Stelluti returns and accuses Maria of infidelity, and, she, in reprisal, runs off and joins a traveling theatrical troupe as a dancer. Antonio, after convincing Annarella that he has not betrayed her love, encounters more trouble when the father of Annarella’s child shows up and asks that she and the child go away with him. Antonio tells Annarella that it is her decision to make, and she chooses the child’s father and leaves with him. Maria arrives back in town, as does an earthquake that destroys her home, but she and Stelluti are reunited.

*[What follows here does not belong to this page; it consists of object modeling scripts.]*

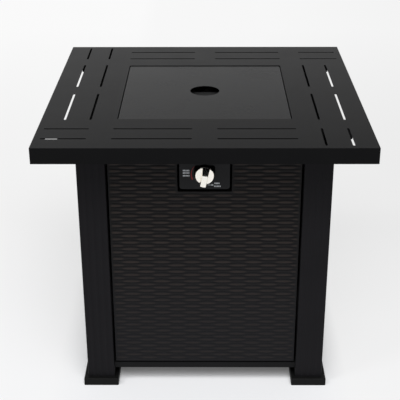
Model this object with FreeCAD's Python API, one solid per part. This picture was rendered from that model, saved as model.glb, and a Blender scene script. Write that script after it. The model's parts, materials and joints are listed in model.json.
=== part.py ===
import FreeCAD, Part
import math
import os
import random

# Gas fire pit table, in millimetres. Origin: centre of the footprint, on the floor.
# +Z is up and the control panel looks towards -Y.

# Tabletop
table_width = 711.0
table_height = 635.0
top_sheet = 1.2
fascia_height = 35.0
fascia_return = 10.0
top_corner_radius = 2.0
top_edge_radius = 1.0

# Slots in the tabletop: two rows on each side, one short and two long slots in a row
slot_width = 5.0
slot_rows = (248.0, 304.0)
long_slot_length = 168.0
long_slot_centre = 110.0
short_slot_length = 96.0
short_slot_centre = 293.0

# Lid, and the ledge that it rests on
lid_width = 378.0
lid_sheet = 1.5
lid_height = 15.0
lid_drop = 1.2
lid_corner_radius = 4.0
lid_edge_radius = 1.2
lid_gap = 1.3
lid_seat_gap = 0.2
lid_hole_radius = 34.2
lid_handle_width = 25.0
lid_handle_inside = 84.0
lid_handle_foot = 12.0
lid_handle_drop = 6.2
lid_handle_bend = 0.8
ledge_width = 16.0

# Two square tubes under the tabletop
bar_width = 25.0
bar_wall = 1.5
bar_length = 630.0
bar_setback = 13.0
bar_access_radius = 8.0

# Two narrower tubes along the sides, welded under the tabletop
rib_width = 20.0
rib_inset = 26.5
rib_end_gap = 0.5

# Studs under the tabletop, which pass through the tubes
stud_radius = 3.0
stud_spacing = 160.0
stud_tail = 9.0
nut_flats = 10.0
nut_height = 5.0

# Fluted posts
body_width = 550.0
post_width = 62.0
post_wall = 1.5
post_corner_radius = 2.5
post_cap_thickness = 3.0
flute_count = 4
flute_land = 3.0
flute_depth = 1.4
post_bolt_radius = 3.0
post_bolt_length = 14.0
post_bolt_flats = 10.0
post_bolt_head = 4.0

# Feet
foot_width = 81.0
foot_height = 18.0
foot_edge_radius = 2.5
foot_plug_height = 24.0
foot_plug_wall = 2.5
foot_plug_gap = 0.3

# Upper rails, angles between the posts
rail_width = 25.0
rail_ledge = 15.0
rail_wall = 1.5

# Panels: folded sheets between the posts
panel_setback = 9.0
panel_sheet = 1.0
panel_depth = 10.0
panel_flange = 12.0
panel_side_gap = 4.0
panel_bottom_gap = 4.0
panel_top_gap = 3.0
panel_screw_spacing = 300.0

# Base tray
tray_lip_bottom = 38.0
tray_lip_height = 14.0
tray_sheet = 1.5
tray_tab_width = 40.0
tray_tab_height = 20.0
tray_hole_step = 1.0

# Ring that holds the foot of the gas tank, and its wing screw
tank_ring_radius = 106.0
tank_ring_wall = 1.5
tank_ring_height = 24.5
tank_ring_flange = 12.0
tank_boss_radius = 9.0
tank_boss_length = 15.0
tank_screw_radius = 4.0
tank_screw_length = 36.0
tank_screw_start = 0.5
wing_width = 34.0
wing_height = 14.0
wing_corner_radius = 4.5
wing_thickness = 3.0
wing_hub_radius = 6.5

# Bent tubes and leads: the share of a run that a bend may take
bend_share = 0.45

# Screws and fits
screw_radius = 2.0
screw_length = 6.0
screw_head_radius = 4.0
screw_head_height = 1.6
hole_clearance = 0.1
turning_clearance = 0.05

# Control panel in a notch of the front panel
control_width = 108.0
control_height = 90.0
control_proud = 10.0
control_sheet = 1.2
control_flange = 10.0
control_corner_radius = 6.5
control_side_gap = 4.5
control_low_gap = 10.5

# Knob and bezel
knob_drop = 55.0
bezel_width = 44.0
bezel_thickness = 2.0
bezel_rise = 20.0
bezel_corner_radius = 5.0
knob_radius = 20.2
knob_disc = 4.0
knob_edge_radius = 2.4
knob_push = 3.5
knob_push_clearance = 1.0
knob_bar_width = 12.0
knob_bar_base = 16.6
knob_bar_edge_radius = 0.8
knob_bar_height = 14.0
knob_bar_flat_end = 5.5
knob_bar_tip = 1.0
knob_rest_turn = 11.0
knob_hub_radius = 7.0
knob_hub_length = 3.0
knob_bore_depth = 10.0
shaft_hole_radius = 9.5

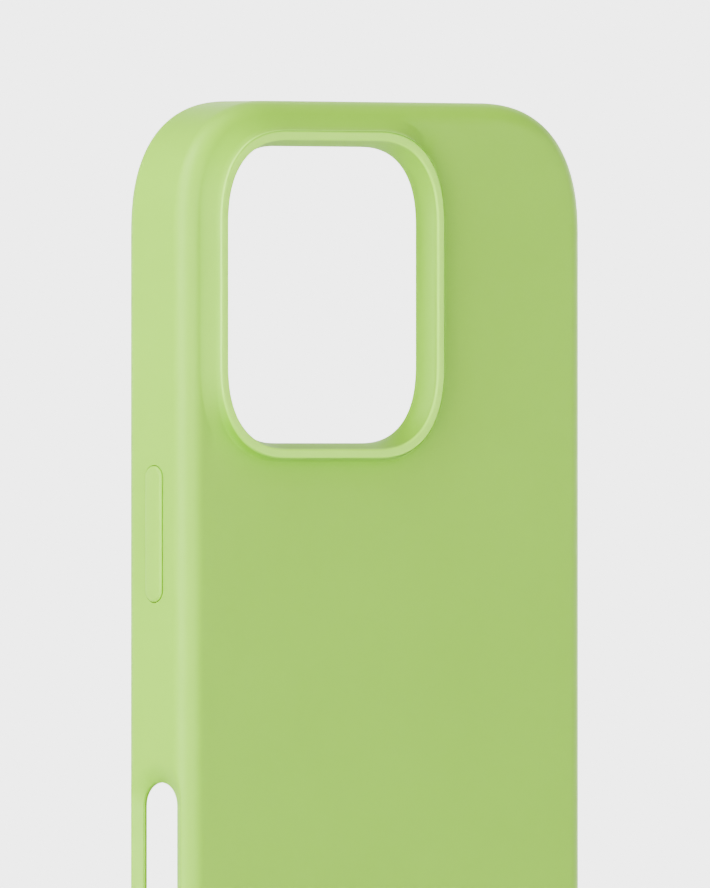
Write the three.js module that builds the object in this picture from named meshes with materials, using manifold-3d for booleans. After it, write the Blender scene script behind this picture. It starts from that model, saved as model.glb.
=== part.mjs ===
// Soft-touch silicone case for a 6.3 inch phone, as an assembly of its separate pieces.
// Units are millimetres. +Z points to the case's top edge, the outer back faces -Y, +X is to
// the right seen from the back, and the origin is at the bottom centre of the bounding box.
//
// Layers, from outside in: a silicone shell, a hard core frame, a ring of magnets set into the
// core, and a microfibre lining. Four silicone button caps, each with a hard pusher behind it,
// slide through the side walls and press the phone's own keys.

import * as THREE from "three";
import Module from "manifold-3d";
import { mergeVertices } from "three/addons/utils/BufferGeometryUtils.js";

const wasm = await Module();
wasm.setup();

// ---- Driving dimensions ---------------------------------------------------------------------

const PHONE = { width: 71.5, height: 149.6, thickness: 8.25 };
const SIDE_WALL = 1.8; // outer face to the phone's side, clearance included
const BACK_WALL = 2.25; // outer back to the phone's back, clearance included
const FRONT_LIP = 1.0; // how far the rim stands in front of the phone's glass

const WIDTH = PHONE.width + 2 * SIDE_WALL;
const HEIGHT = PHONE.height + 2 * SIDE_WALL;
const DEPTH = BACK_WALL + PHONE.thickness + FRONT_LIP;

const CORNER_REACH = 18; // how far each outer corner reaches along a straight side
const CORNER_POWER = 2.46; // 2 is a circle, more is squarer
const CORNER_STEPS = 8; // facets in each corner of an outline, an even number
const BACK_ROUND = 3.0; // rounding between the back and the sides
const RIM_ROUND = 1.5; // rounding between the sides and the front rim

// Raised collar round the camera window. Half sizes are those of the window's narrowest part.
const COLLAR = { x: -11.9, fromTop: 25.66, halfWidth: 18.8, halfHeight: 19.65, reach: 10.75 };
const COLLAR_HEIGHT = 1.65; // lip above the back
const LIP_INNER = 0.8; // growth of the window at the lip's inner edge
const LIP_OUTER = 2.05; // growth of the window at the lip's outer edge
const FILLET_WIDTH = 5.5; // where there is room for it
const FILLET_MARGIN = 1.7; // the fillet stops this far from the case's outline

// Layer faces, as depths below the outer back (floor) and insets from the outer side (wall).
const SHELL_FLOOR = 0.8;
const SHELL_WALL = 0.8;
const CORE_FLOOR = 1.8;
const CORE_WALL = 1.45;
const CORE_FRONT_GAP = 1.45; // front edge of the core, below the rim
const LINING_FLOOR = 2.2;
const LINING_WALL = 1.7;
const GLUE = 0.05; // bond line between layers
const SEAM = 0.3; // gap between the ends of the wall lining's strips
const BEAD = { inset: 2.1, drop: 0.5, shelf: 1.4 }; // rim bead that holds the phone in

const KEY_DEPTH = 6.3; // centre line of all side keys, below the outer back
const KEY_GROOVE = 0.15; // gap round each button cap
const CAP = { width: 3.1, proud: 0.35, edge: 0.25 };
const FLANGE = { grow: 1.2, thickness: 0.3, clearance: 0.4 };
const PUSHER = { width: 1.7, shorter: 4.6, length: 0.5, clearance: 0.5 };
const BUTTONS = [
  { name: "side_button", side: -1, fromTop: 57.3, length: 18.0 },
  { name: "action_button", side: 1, fromTop: 35.4, length: 9.0 },
  { name: "volume_up", side: 1, fromTop: 49.8, length: 11.6 },
  { name: "volume_down", side: 1, fromTop: 64.0, length: 11.6 },
];

// Open cut-out for the phone's touch key, in a scooped dish on the left wall.
const CONTROL = { fromTop: 101.1, length: 22.0, width: 6.1, dishDepth: 1.26, dishReach: 3.4 };
const CONTROL_PAD = { halfLength: 12.8, backDepth: 2.35, gap: 0.2 };

const PORT = { length: 12.8, width: 6.2, depth: 6.4 };
const SPEAKER = { length: 13.2, width: 2.4, depth: 6.4, offset: 18.2 };
const HOLE_STEP = 0.5; // inner layers' holes are larger than the shell's by this on each side

const MAGNETS = { count: 18, inner: 23.2, outer: 26.8, gapDegrees: 3.2, thickness: 0.5 };
const MAGNET_RECESS = { inner: 22.9, outer: 27.2, floor: 1.1 };
const MAGNET_FILM = { inner: 23.0, outer: 27.1, thickness: 0.1 };
const KEY_MAGNET = { fromCentre: 38.0, width: 5.6, height: 14.0, gap: 0.2 };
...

Bread, Love and Jealousy (Italian: Pane, Amore e Gelosia), known as Frisky in the US, is a 1954 Italian romantic comedy film directed by Luigi Comencini. It is the second part of the Italian trilogy, preceded by Bread, Love and Dreams and followed by Scandal in Sorrento. The film is usually considered one of the most famous examples of Pink neorealism. Tina Pica won the Nastro d’Argento as Best Supporting Actress for this film.
Bread, Love and Jealousy (1954)
Directed by: Luigi Comencini
Starring: Vittorio De Sica, Gina Lollobrigida, Marisa Merlini, Tina Pica, Maria Pia Casilio, Roberto Risso, Virgilio Riento, Saro Urzi, Tecla Scarano, Vittoria Crispo, Nino Vingelli, Fausto Guerzoni, Renato Navarrini, Marcella Melnati
Screenplay by: Luigi Comencini, Ettore Margadonna
Cinematography by: Arturo Gallea
Film Editing by: Mario Serandrei
Set Decoration by: Ugo Pericoli
Art Direction by: Gastone Medin
Music by: Alessandro Cicognini
MPAA Rating: None.
Distributed by: Titanus (Italy), Distributors Corporation of America (USA)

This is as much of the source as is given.